John Michael Greer's "The wealth of nature: Economics as if survival mattered" (2011) is the third book of his that I have read. I read "The ecotechnic future: Envisioning a post-peak world" a year ago and wrote about it in the blog. The title, "The wealth of nature", is a riff on two other books, Adam Smith's 1776 magnum opus "The wealth of nations" and E. M. Schumacher's "Small is beautiful: A study of economics as if people mattered" (1974) (which I also read a year ago). "The wealth of nature" is hands-down the best of the four books I write about in this blog post.

Greer does nothing less than tearing down the very foundation of traditional economics by head-on challenging some deeply-held assumptions among economists (and thus also by politicians and decision-makers):

"the rise of economics as a science and a profession has not been accompanied by any noticeable improvement in the ability of societies to manage their economic affairs. It's ironic, in fact, how few benefits industrial societies seem to have gained from their economic experts in the last few decades."
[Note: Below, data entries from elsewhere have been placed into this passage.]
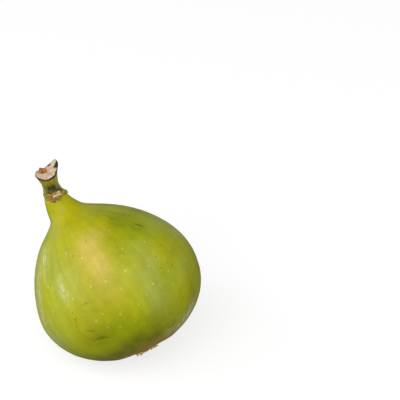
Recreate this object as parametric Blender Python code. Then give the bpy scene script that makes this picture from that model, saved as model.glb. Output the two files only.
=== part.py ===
"""A fresh green fig as picked, with its stalk, lying tipped over on its rounded lower side.

Metres, +Z up, with the origin at the centre of the small flat spot that the fig rests on.

Each piece is first described in the fig's own axes: Z runs from the eye (the small scaly opening at the
blossom end, at height 0) up to the neck, and X and Y run across. The finished pieces are then tipped
together to the way the fig lies.
"""

import math
import random

import bmesh
import bpy
from mathutils import Matrix, Vector

MM = 0.001
GAP = 0.3 * MM  # clear space where one piece meets the next
UP = Vector((0.0, 0.0, 1.0))

# How the fig lies: the neck leans from upright, towards a heading, and the fruit is rolled about its own axis
LEAN = math.radians(41.6)
HEADING = math.radians(145.8)
ROLL = math.radians(225.3)
REST_DEPTH = 0.95 * MM  # how much of the round underside the flat spot takes off

# Body: two superellipse halves that meet at the equator
BODY_RADIUS = 25.0 * MM
EQUATOR = 21.4 * MM
EYE_END_POWER = 2.1
SHOULDER_HEIGHT = 27.0 * MM
SHOULDER_POWER = 1.68
BODY_DEPTH = 0.985  # front to back, as a share of the width

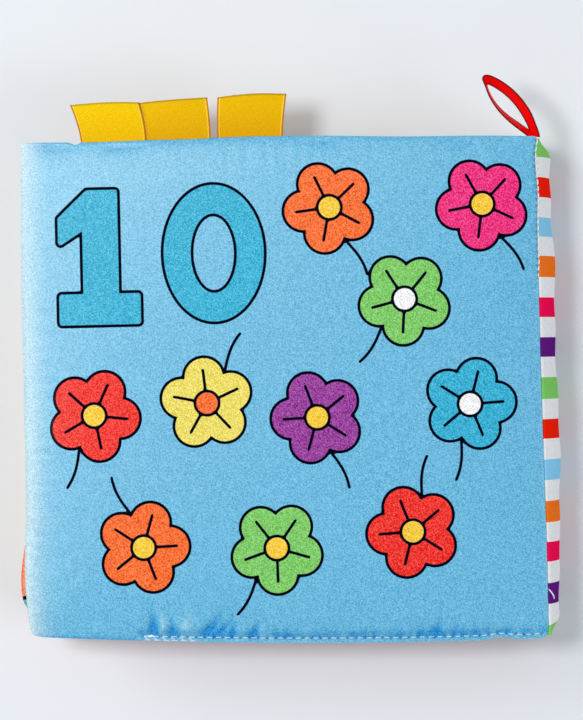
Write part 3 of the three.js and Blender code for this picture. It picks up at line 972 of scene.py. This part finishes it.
def shell_values(outer, inner_count, blank):
    """Values for a shell's points: those of the outer grid, and one blank value on the inner layer."""
    flat = outer.reshape(-1, *outer.shape[2:])
    return np.concatenate([flat, np.full((inner_count, *flat.shape[1:]), blank)])


def lines_across(span, step):
    """Lines across a board: their shares from -1 to 1, how far each is rolled in, and which to keep.

    The middle lines are a step apart and those near an edge close up with the square of their
    number. Past each edge a few more roll into the seam, from 0 on the edge to 1 inside.
    """
    half = span / 2
    near = EDGE_REACH * (np.arange(EDGE_LINES) / EDGE_LINES) ** 2
    count = round((span - 2 * EDGE_REACH) / step)
    middle = np.linspace(-half + EDGE_REACH, half - EDGE_REACH, count + 1)
    places = np.concatenate([near - half, middle, (half - near)[::-1]]) / half
    roll = np.linspace(1, 0, ROLL_LINES, endpoint=False)
    share = np.concatenate([-np.ones(ROLL_LINES), places, np.ones(ROLL_LINES)])
    rolled = np.concatenate([roll, np.zeros(len(places)), roll[::-1]])
    keep = np.ones(len(share), bool)
    inside = slice(ROLL_LINES + EDGE_LINES, len(share) - ROLL_LINES - EDGE_LINES)
    keep[inside] = np.arange(count + 1) % INNER_EVERY == 0
    return SimpleNamespace(share=share, rolled=rolled, keep=keep)


# Puckers along the seams, each as place, reach, depth, width and slant


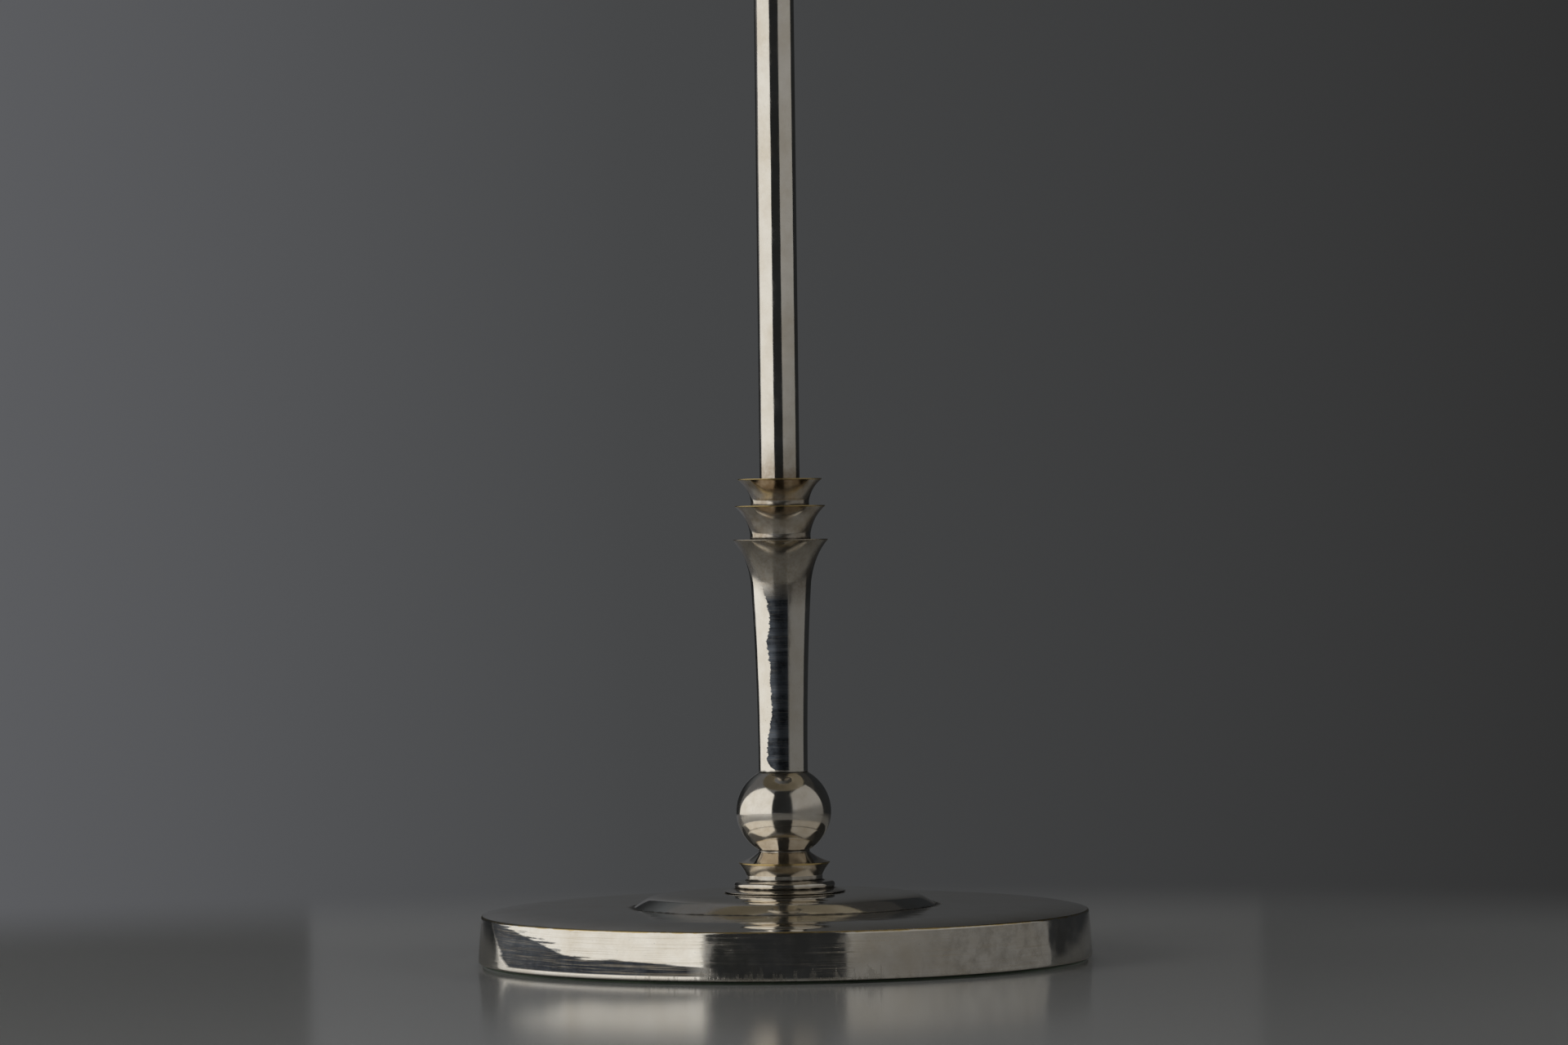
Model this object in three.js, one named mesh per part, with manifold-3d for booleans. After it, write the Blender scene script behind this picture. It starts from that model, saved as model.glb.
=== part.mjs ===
// Table lamp: stacked turned pieces of silver-plated brass on a weighted round base, with a
// turn-switch lampholder, a bulb, a wire shade carrier and a cone shade of linen.
// Millimetres, +Z up. The origin is the middle of the felt, on the table. Front is -Y and the
// cord inlet is at the back, +Y.
import * as THREE from 'three';
import { mergeVertices } from 'three/addons/utils/BufferGeometryUtils.js';
import Module from 'manifold-3d';

const wasm = await Module();
wasm.setup();

// Fits and facets
const FIT_GAP = 0.3;
const LARGE_SEGMENTS = 44;
const PLATE_SEGMENTS = 36;
const TURNED_SEGMENTS = 24;
const BULB_SEGMENTS = 20;
const SMALL_SEGMENTS = 16;
const WIRE_SIDES = 6;
const BOWED_WIRE_STEPS = 16;
const ARM_STEPS = 8;
const CURVE_STEPS = 4;
const SMALL_CURVE_STEPS = 2;

// Hollow tie rod, and what clamps the stack on it
const ROD_RADIUS = 5;
const ROD_BORE_RADIUS = 3.5;
const ROD_TAIL = 1;
const NUT_FLATS = 14;
const NUT_HEIGHT = 4;
const TOP_NUT_HEIGHT = 3;
const WASHER_RADIUS = 16;
const WASHER_THICKNESS = 2;
const LOCK_WASHER_RADIUS = 8.5;
const LOCK_WASHER_THICKNESS = 1.2;
const LOCK_WASHER_SLOT = 1.5;

// Each turned piece stands on the one below with a spigot in a socket
const SPIGOT_RADIUS = 6.6;
const SPIGOT_DEPTH = 1.6;

// Base: a spun shell over an iron casting, on felt
const FELT_THICKNESS = 1.2;
const FELT_INSET = 1.8;
const BASE_RADIUS = 107.3;
const BASE_TOP_RADIUS = 106.2;
const BASE_RIM_HEIGHT = 16.4;
const BASE_CROWN = 1.8;
const BASE_EDGE_ROUND = 1.4;
const BASE_LIP_ROUND = 0.5;
const BASE_WALL = 1.5;
const CASTING_GAP = 0.8;
const CASTING_EDGE_DROP = 3;
const NUT_RECESS_RADIUS = 19;
const NUT_RECESS_DEPTH = 9.5;
const CORD_CHANNEL_WIDTH = 10;
const CORD_CHANNEL_HEIGHT = 8.5;
const INLET_NOTCH_WIDTH = 16;
const INLET_NOTCH_DEPTH = 12;

// Cord inlet bush in the rim
const INLET_HEIGHT = 8.2;
const INLET_BORE_RADIUS = 3.5;
const INLET_NECK_RADIUS = 4.7;
const INLET_FLANGE_RADIUS = 6.4;
const INLET_FLANGE_THICKNESS = 1.4;
const INLET_BARB_RADIUS = 5.4;
const INLET_BARB_LENGTH = 2.5;

// Low domed plate on the base
const PLATE_RADIUS = 52.9;
const PLATE_EDGE_WIDTH = 8;
const PLATE_EDGE_HEIGHT = 2.9;
const PLATE_HEIGHT = 4.9;
const PLATE_FLAT_RADIUS = 22;
const PLATE_WALL = 1.2;
const SPACER_RADIUS = 15;

// Foot ring: a thin flange with a bead on it
const FLANGE_RADIUS = 21.4;
const FLANGE_THICKNESS = 1;
const BEAD_RADIUS = 17.6;
const BEAD_ROUND = 1.35;
const FOOT_RING_HEIGHT = 4.3;

// Foot moulding: a cup that spreads to a sharp edge, then draws in to the neck under the ball
const CUP_FOOT_RADIUS = 13.3;
const CUP_FOOT_HEIGHT = 1.7;
const CUP_EDGE_RADIUS = 15.9;
const CUP_HEIGHT = 6.1;
const CUP_EDGE_LAND = 0.3;
const NECK_RADIUS = 8.9;
const NECK_HEIGHT = 0.6;
const OGEE_HEIGHT = 3.7;

// Ball, a little flatter than a sphere
const BALL_RADIUS = 16.6;
const BALL_HALF_HEIGHT = 16;

// Column and the two collars, each ending in a thin-edged trumpet mouth
const COLUMN_FOOT_RADIUS = 8.6;
const COLUMN_SHOULDER_RADIUS = 10.6;
const COLUMN_RIM_RADIUS = 16.6;
const COLUMN_TAPER_HEIGHT = 66.3;
const COLUMN_FLARE_HEIGHT = 15.1;
const LOWER_COLLAR_RADIUS = 10.6;
const LOWER_COLLAR_RIM_RADIUS = 15.8;
const LOWER_COLLAR_STRAIGHT = 4;
const LOWER_COLLAR_FLARE = 9.9;
const UPPER_COLLAR_RADIUS = 10.2;
const UPPER_COLLAR_RIM_RADIUS = 14.7;
const UPPER_COLLAR_STRAIGHT = 3.7;
const UPPER_COLLAR_FLARE = 7.8;
const FLARE_PULL_OUT = 0.19;
const FLARE_PULL_UP = 0.63;
const RIM_LAND = 0.45;
const RIM_WIDTH = 0.5;
const MOUTH_DEPTH = 2.1;

// Stem tube and its cap
const STEM_RADIUS = 7;
const STEM_WALL = 1;
const STEM_LENGTH = 250;
const STEM_SOCKET_DEPTH = 5;
const STEM_CAP_RADIUS = 8.8;
const STEM_CAP_SKIRT = 6;
const STEM_CAP_TOP = 3;
const STEM_CAP_ROUND = 1.6;

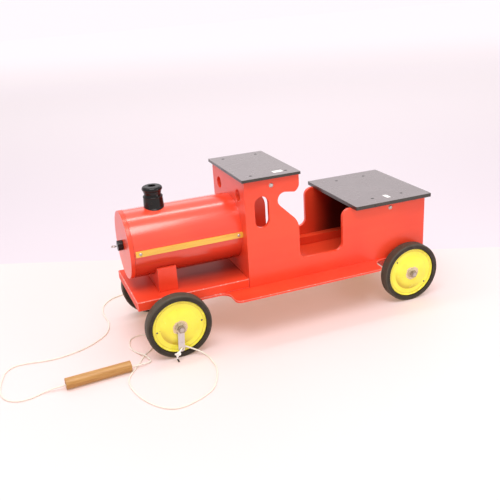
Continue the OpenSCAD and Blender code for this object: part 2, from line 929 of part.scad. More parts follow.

Many things that made sense 200 year ago, in a world of (perceived) abundance of energy and resources, do in fact not make sense any longer as we realize the finiteness of energy resources, minerals, land (population, food, forests), water (fish/irrigation) and indeed even air (climate change). What makes Greer special is not only what he says, but the way he says it. He has a very sharp pen and an ability to find exceedingly powerful stories, analogies and formulations. To Greer (referring to Schumacher), energy is the "ur-commodity, the foundation for all economic activity":

"In an age that will increasingly be constrained by energy limits [...] a more useful measure of productivity [instead of labor productivity] might be energy productivity - that is, output per barrel of oil equivalent (BOE) of energy consumed. An economy that produces more value with less energy input is an economy better suited to a future of energy constraints"

"In the twilight of the age of cheap energy, the most abundant energy source remaining throught the world will be human labor [...] human labor has certain crucial advantages in a world of energy scarcity, just as it did in earlier eras of economic contraction and social decline. Unlike other technologies, human labor if fueled by food, which is a form of solar energy. [...] field labor by human beings with simple tools, paid at close to Third World wages, already plays a crucial role in the production of many coops in the US, and this will only increase as wages drop and fuel prices rise. The agriculture of the future [will] rely on human labor with hand tools rather than more energy intensive methods. [...] Such an agricultural system will not support seven billion people, but then neither will anything else. [...] perhaps the best way to describe the changes ahead is to say that most of the world's industrial nations are in the process of becoming Third World countries."



I knew of Christ Martenson mainly through his "Crash Course" series of explanatory online video lectures about the connections between economy, energy and environment. They are highly praised by many, but for some reason I have never watched these videos as a series but rather just a handful of them. I instead opted for reading his book, "The crash course: The unsustainable future of our economy, energy and environment" (2011).

Christ Martenson was a career-oriented executive who then "saw the light" and turned his life around. Parts of the book feels very American, sort of like a self-help book with a lot of self-promotion thrown in ("I turned my life around and did all of this, and if you put your mind to it, so can you!"). It basically covers the same topics as all the other books in this blog post and compared to the competition, this is the book I liked the least.



If the Richard Heinberg book above is his pre-crisis book, "The end of growth: Adapting to our new economic reality" (2011) is his post-crisis analysis. As early as in the very first sentence on page number 1, he states that "The central assertion of this book is both simple and startling: Economic growth as we have known it is over and done with." The kind of economic growth that we won't have any more is growth of the overall size of the economy and of materials and energy throughput. "From now on [...] the global economy is playing a zero-sum game, with an ever-shrinking pot to be divided among the winners." That means we are right now, globally, transitioning from economic growth to economic contraction. That might not be a total catastrophe if we could just understand and replace "more" with "better".

Heinberg is a truly gifted teacher and he backs up his arguments with sound data, diagrams and lots of sources, but he doesn't measure up to Greer's ability to create and spin stories. Still, you can do worse than reading a book by master pedagogue Richard Heinberg:

"Energy, water, and food are all essential and have no substitutes, which means that prices fluctuate wildly in response to small changes in quantity [...] As a side effect of this, their contribution to GNP [...] increases as their supply declines, which is highly perverse. When financial publications tout "bullish" oil or grain prices, the reader may naturally assume that this constitutes good news. But it's only good for investors in these commodities; for everyone else, higher food and energy prices mean economic pain."

"Limits to freshwater could restrict economic growth by impacting society in four primary ways: (1) by increasing mortality and general misery as increasing numbers of people find difficulty filling basic and essential human needs related to drinking, bathing, and cooking; (2) by reducing agricultural output from currently irrigated farmland; (3) by compromising mining and manufacturing processes that require water as an input; and (4) by reducing energy production that requires water. As water becomes scarce, attempts to avert any one of these four impacts will likely make matters worse with regard to at least one of the other three. There is now widespread concern among experts and responsible agencies that freshwater supplies around the world are being critically overused and degraded, so that water scarcity will increase dramatically as the century wears on."